#### EXERCISE MATERIALS

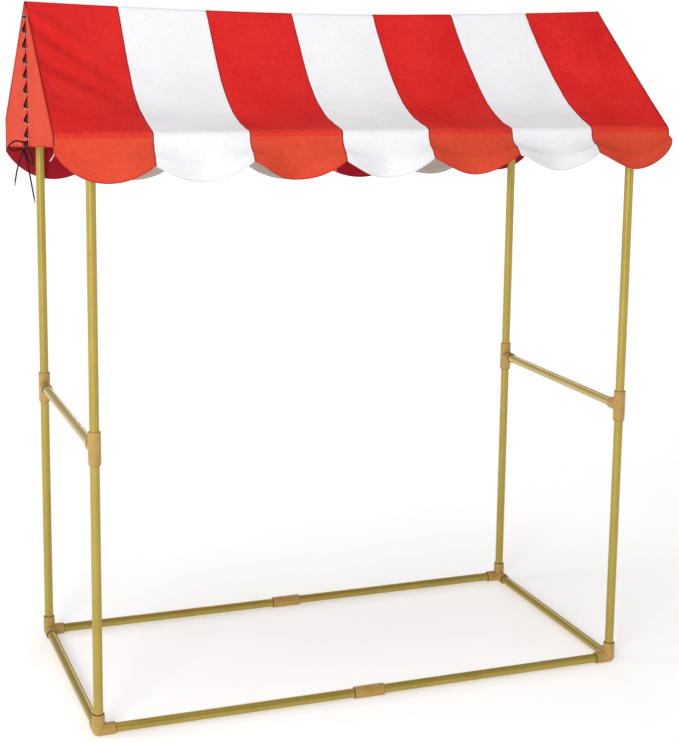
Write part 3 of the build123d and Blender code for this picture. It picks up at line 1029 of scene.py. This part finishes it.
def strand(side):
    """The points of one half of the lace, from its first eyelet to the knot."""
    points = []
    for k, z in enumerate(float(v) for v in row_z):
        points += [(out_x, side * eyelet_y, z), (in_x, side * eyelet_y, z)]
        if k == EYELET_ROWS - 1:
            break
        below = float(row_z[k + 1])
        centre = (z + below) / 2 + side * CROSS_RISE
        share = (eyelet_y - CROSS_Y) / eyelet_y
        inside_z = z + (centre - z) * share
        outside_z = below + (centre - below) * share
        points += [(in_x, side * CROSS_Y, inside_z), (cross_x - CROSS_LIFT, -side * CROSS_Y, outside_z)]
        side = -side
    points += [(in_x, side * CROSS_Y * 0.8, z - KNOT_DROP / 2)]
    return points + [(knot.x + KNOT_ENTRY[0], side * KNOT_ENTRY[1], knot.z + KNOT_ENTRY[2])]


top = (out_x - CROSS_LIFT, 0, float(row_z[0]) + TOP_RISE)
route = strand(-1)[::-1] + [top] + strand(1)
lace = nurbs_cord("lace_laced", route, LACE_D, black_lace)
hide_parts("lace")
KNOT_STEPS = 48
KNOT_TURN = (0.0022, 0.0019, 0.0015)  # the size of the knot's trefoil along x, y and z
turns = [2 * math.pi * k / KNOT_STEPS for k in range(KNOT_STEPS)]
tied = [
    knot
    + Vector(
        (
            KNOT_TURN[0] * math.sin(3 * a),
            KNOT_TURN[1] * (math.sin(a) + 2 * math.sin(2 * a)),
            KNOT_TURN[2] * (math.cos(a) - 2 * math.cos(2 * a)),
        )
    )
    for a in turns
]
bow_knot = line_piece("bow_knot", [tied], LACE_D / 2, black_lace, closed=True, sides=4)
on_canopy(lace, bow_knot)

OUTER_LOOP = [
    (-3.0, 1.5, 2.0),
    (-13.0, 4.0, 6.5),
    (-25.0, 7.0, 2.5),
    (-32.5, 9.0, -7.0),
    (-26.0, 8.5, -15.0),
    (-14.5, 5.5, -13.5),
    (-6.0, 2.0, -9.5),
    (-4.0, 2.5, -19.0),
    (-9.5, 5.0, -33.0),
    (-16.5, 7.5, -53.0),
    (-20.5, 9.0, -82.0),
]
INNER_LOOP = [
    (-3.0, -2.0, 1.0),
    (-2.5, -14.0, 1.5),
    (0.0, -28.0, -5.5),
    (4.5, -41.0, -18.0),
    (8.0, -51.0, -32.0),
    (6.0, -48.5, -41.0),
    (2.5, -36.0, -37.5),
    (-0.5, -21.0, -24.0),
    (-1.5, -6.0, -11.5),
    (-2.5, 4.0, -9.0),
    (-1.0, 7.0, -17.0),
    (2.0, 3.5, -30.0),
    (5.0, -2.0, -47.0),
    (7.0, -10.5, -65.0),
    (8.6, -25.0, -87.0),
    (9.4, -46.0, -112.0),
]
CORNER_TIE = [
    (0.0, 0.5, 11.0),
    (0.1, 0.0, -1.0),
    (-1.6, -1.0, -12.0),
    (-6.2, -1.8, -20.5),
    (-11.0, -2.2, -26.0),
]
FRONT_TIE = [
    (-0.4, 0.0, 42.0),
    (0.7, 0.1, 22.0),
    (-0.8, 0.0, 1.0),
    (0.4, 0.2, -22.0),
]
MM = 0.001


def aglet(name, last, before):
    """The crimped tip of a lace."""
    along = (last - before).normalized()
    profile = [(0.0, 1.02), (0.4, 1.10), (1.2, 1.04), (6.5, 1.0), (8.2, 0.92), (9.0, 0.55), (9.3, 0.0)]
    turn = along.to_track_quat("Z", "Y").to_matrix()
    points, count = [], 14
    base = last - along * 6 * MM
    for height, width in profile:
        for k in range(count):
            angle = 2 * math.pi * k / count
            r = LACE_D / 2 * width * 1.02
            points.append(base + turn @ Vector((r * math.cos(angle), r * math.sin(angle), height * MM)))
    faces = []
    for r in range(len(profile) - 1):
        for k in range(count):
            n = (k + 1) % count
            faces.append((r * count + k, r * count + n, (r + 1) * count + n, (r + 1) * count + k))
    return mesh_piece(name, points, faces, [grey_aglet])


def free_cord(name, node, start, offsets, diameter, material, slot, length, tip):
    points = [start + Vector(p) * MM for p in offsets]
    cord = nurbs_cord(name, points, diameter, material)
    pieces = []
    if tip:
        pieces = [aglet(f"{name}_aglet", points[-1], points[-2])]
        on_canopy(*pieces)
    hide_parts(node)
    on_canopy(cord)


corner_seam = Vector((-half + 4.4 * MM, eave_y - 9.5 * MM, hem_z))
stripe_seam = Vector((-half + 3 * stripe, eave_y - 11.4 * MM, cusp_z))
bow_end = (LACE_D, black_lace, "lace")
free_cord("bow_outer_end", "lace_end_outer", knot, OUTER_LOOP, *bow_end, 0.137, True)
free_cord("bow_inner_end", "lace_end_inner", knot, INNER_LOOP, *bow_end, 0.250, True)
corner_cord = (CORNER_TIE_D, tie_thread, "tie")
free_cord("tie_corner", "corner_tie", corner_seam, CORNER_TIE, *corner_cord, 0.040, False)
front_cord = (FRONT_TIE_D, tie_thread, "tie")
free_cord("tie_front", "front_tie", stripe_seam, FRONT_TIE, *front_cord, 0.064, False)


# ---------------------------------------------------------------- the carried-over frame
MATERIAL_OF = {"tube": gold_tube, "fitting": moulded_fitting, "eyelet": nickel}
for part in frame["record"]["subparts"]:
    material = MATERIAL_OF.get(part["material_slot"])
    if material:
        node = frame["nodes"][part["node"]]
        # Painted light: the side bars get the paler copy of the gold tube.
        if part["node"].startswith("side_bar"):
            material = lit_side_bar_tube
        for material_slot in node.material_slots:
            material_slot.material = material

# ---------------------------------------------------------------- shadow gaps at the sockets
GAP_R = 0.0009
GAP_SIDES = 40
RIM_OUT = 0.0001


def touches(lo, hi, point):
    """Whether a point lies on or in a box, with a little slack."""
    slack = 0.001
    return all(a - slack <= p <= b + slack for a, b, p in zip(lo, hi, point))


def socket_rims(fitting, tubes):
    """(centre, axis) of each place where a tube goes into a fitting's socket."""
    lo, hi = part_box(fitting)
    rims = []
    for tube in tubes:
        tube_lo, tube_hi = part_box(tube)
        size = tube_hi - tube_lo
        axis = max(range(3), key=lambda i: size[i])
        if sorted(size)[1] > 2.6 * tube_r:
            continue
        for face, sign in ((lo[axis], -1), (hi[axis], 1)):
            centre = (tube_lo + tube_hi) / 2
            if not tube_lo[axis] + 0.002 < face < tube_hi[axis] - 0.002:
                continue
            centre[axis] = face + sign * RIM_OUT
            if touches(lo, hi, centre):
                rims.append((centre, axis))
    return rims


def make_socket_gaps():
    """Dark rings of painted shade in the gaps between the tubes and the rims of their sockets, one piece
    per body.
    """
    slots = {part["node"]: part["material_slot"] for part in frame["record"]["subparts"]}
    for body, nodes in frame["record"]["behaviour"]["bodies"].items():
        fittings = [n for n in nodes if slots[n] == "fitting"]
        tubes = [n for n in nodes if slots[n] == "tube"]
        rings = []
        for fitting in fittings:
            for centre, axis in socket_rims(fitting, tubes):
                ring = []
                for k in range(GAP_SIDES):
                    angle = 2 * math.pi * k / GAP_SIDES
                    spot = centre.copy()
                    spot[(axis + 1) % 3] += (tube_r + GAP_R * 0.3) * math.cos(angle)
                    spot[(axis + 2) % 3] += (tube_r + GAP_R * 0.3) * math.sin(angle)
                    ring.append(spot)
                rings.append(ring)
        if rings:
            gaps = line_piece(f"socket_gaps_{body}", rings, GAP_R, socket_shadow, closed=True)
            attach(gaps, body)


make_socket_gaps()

########
#### EXERCISE MATERIALS

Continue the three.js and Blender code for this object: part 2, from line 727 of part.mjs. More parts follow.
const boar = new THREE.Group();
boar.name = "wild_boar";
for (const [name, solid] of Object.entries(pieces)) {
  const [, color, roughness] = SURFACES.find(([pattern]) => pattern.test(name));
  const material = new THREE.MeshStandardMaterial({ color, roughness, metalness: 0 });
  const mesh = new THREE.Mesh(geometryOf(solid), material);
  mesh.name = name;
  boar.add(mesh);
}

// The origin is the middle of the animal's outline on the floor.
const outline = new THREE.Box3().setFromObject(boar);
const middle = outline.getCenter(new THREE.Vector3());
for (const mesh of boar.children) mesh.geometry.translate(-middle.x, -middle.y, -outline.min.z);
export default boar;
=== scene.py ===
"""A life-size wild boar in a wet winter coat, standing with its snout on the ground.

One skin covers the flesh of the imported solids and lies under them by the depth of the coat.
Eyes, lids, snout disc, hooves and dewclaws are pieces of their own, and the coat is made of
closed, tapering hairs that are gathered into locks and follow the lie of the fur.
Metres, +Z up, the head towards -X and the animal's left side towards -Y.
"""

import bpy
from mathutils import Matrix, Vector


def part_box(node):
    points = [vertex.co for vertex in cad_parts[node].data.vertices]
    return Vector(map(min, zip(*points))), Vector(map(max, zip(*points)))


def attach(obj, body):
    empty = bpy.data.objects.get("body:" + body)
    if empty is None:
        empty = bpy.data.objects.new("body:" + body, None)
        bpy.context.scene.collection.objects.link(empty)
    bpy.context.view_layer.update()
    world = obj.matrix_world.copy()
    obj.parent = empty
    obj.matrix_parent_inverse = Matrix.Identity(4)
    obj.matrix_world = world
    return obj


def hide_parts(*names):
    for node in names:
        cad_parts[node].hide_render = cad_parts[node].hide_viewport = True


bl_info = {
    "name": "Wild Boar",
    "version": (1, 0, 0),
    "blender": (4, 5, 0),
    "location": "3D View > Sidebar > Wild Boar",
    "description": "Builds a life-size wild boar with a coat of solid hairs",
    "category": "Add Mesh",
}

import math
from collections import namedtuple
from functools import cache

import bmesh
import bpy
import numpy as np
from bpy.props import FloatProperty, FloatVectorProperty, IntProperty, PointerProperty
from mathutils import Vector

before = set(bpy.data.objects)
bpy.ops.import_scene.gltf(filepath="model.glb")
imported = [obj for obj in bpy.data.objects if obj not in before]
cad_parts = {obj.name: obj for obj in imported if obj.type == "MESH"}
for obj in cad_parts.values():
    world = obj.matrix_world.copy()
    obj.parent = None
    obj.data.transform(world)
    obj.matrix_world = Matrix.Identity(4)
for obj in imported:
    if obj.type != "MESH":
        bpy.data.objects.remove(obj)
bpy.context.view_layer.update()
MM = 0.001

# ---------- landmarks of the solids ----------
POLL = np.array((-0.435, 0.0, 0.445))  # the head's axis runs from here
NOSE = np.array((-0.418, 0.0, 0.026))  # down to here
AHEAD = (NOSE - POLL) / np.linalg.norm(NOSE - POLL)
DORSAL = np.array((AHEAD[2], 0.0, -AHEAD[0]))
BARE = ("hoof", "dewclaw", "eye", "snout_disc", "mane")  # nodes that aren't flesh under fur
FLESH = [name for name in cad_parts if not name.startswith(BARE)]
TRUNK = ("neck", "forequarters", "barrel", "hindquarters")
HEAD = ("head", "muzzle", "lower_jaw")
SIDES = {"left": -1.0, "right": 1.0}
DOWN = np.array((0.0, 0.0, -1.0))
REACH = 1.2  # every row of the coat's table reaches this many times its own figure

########
#### EXERCISE MATERIALS

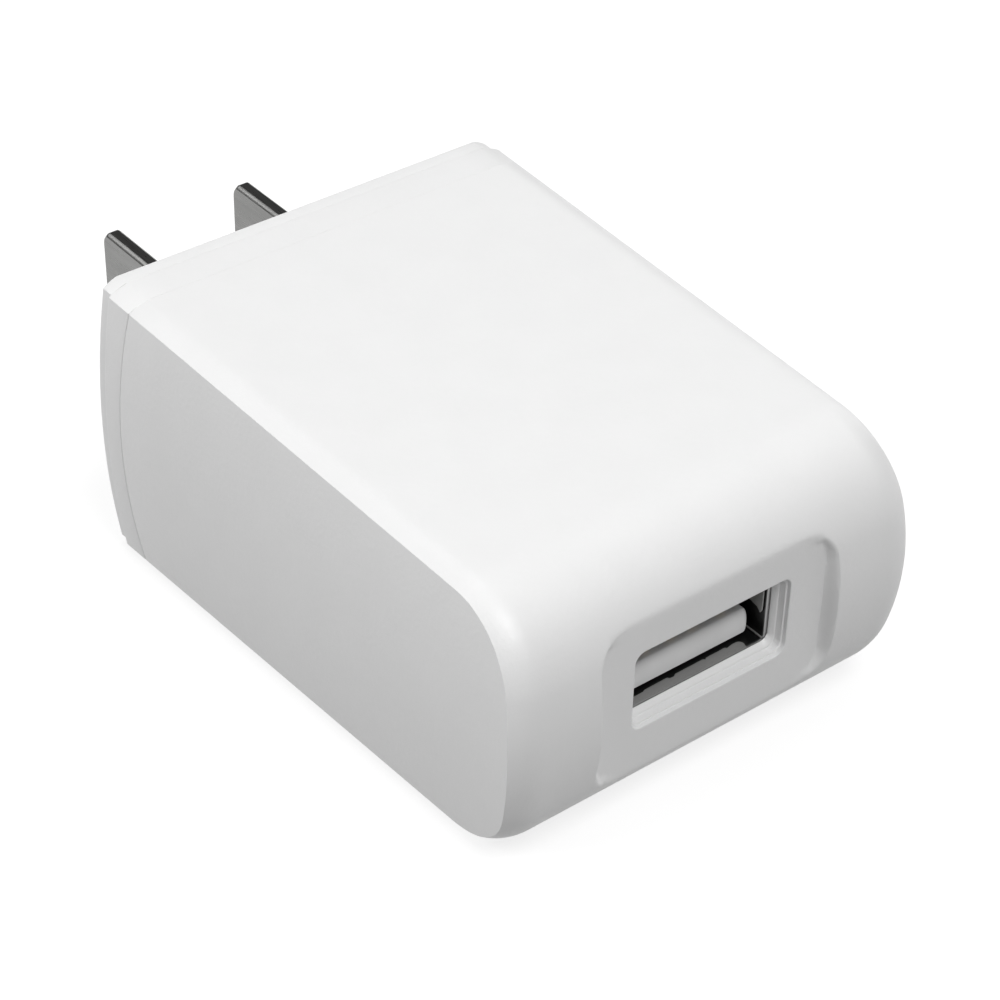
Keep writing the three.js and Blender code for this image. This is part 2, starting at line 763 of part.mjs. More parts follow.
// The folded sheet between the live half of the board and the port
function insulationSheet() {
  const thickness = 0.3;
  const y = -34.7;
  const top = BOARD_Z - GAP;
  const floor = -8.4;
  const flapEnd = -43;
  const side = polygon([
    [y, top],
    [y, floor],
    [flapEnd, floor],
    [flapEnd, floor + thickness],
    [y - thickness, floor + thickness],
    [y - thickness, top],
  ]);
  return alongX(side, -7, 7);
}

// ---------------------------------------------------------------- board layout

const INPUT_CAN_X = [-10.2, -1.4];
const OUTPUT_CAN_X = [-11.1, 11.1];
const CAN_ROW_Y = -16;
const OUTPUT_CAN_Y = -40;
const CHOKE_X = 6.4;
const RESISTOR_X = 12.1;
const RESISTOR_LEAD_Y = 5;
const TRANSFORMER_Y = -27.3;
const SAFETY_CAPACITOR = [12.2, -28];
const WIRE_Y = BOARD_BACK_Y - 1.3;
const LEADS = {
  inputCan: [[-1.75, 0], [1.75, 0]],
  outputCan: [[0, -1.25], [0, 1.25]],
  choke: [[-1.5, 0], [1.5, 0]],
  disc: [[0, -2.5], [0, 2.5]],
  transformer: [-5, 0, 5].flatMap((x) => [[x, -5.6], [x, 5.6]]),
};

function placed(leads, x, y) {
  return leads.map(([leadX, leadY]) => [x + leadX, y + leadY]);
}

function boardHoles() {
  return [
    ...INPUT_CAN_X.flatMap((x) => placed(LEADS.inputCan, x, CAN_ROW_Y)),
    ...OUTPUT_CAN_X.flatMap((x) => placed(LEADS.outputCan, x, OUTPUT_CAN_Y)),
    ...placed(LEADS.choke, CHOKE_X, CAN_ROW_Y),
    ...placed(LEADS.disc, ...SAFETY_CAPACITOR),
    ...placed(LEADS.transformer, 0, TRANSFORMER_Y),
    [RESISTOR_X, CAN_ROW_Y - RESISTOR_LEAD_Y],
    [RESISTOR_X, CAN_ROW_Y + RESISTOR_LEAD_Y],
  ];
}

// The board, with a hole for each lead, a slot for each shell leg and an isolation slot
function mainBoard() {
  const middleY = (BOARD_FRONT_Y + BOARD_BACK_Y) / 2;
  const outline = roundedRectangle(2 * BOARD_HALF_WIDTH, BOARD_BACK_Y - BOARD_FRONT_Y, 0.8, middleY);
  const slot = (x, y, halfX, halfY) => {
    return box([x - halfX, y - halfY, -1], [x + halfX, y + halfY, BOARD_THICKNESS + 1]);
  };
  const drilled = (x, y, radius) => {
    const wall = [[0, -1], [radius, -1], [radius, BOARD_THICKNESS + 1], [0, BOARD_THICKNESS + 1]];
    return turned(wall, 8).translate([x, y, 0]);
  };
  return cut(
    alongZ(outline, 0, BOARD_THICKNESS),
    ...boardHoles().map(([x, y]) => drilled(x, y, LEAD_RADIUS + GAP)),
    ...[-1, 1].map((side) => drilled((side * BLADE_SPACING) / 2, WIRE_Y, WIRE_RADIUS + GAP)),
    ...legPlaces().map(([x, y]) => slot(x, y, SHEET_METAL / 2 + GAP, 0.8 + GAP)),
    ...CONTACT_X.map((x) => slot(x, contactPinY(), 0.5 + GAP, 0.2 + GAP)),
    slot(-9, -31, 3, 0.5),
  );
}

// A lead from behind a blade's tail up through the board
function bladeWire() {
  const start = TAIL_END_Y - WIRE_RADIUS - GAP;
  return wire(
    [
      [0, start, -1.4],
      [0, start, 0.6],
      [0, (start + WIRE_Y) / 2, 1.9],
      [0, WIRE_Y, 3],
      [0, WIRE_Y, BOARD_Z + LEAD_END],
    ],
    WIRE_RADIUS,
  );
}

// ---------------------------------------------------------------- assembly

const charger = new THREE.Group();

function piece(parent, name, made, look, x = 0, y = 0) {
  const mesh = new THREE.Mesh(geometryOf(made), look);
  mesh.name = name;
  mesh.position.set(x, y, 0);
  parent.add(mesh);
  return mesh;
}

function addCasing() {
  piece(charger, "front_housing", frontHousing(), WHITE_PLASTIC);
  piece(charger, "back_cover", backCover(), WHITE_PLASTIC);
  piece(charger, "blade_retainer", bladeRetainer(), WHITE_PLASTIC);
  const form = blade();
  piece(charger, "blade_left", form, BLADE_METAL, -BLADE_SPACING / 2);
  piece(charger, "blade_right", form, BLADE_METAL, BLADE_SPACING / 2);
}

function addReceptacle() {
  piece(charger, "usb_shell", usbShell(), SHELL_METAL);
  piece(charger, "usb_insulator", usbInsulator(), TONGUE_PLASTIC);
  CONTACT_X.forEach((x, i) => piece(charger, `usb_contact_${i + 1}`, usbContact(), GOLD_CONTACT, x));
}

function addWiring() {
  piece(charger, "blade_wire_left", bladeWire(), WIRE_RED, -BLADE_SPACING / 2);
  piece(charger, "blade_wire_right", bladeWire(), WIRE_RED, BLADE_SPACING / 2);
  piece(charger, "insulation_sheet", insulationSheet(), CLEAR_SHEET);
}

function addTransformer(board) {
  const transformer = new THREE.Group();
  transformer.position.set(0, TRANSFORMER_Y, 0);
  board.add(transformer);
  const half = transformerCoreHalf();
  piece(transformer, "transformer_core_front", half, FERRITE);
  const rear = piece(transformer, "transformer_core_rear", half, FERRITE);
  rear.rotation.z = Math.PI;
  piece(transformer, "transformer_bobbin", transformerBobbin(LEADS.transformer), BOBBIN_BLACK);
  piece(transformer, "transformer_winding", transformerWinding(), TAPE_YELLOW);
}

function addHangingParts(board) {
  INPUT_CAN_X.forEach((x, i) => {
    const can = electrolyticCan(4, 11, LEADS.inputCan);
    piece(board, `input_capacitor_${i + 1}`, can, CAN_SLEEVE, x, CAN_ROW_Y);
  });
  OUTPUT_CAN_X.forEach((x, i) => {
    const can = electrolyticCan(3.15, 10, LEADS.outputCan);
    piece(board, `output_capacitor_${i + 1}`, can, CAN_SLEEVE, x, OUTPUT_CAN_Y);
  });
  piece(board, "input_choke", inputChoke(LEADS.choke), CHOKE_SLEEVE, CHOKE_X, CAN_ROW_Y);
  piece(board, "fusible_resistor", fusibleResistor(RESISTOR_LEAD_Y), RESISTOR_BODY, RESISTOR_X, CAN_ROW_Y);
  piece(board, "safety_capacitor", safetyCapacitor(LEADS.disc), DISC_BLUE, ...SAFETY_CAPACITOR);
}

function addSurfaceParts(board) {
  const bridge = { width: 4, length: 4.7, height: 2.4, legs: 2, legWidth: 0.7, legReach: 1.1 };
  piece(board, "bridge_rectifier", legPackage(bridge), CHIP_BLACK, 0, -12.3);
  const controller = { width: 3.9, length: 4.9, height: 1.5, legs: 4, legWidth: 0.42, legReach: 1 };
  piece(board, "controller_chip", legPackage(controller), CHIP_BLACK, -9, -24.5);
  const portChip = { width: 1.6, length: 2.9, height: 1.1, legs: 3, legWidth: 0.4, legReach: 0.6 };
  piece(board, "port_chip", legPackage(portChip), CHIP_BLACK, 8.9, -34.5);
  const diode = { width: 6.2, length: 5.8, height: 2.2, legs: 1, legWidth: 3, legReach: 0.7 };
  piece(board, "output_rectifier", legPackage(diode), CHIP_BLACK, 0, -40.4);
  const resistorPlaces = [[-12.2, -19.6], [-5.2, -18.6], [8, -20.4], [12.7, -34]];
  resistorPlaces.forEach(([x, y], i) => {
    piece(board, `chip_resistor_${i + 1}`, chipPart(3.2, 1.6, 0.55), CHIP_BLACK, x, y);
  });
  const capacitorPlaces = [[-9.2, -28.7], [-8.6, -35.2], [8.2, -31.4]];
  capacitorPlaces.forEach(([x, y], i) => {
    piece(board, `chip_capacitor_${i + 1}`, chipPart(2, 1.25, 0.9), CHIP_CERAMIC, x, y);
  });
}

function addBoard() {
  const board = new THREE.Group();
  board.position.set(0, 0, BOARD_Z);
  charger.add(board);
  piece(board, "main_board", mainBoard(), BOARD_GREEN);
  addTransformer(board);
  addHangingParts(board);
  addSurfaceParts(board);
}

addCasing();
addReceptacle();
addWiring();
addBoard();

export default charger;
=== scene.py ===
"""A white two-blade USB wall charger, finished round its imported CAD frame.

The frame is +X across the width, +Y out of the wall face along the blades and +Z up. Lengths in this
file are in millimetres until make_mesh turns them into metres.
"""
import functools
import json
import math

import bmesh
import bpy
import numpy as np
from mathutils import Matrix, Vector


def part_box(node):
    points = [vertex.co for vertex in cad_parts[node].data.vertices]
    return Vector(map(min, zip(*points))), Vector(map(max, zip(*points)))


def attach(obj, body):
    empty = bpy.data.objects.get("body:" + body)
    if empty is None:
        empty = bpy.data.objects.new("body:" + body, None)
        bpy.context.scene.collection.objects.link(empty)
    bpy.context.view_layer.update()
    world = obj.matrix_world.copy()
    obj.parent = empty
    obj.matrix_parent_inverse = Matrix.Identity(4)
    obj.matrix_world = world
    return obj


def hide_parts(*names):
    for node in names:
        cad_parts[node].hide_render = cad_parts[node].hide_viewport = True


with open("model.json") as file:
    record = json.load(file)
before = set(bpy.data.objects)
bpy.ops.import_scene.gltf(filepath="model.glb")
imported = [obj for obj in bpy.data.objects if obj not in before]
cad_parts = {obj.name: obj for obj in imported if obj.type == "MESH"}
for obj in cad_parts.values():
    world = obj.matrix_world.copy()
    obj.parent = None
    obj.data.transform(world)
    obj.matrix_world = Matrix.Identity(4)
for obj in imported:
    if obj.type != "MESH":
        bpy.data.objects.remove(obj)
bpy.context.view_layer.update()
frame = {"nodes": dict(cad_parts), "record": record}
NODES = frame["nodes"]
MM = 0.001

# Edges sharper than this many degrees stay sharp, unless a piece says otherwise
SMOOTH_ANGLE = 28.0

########

- **STATED TASK**
From the entries above, pull out each line that includes "them".

- **ANSWER BELOW**
One skin covers the flesh of the imported solids and lies under them by the depth of the coat.
file are in millimetres until make_mesh turns them into metres.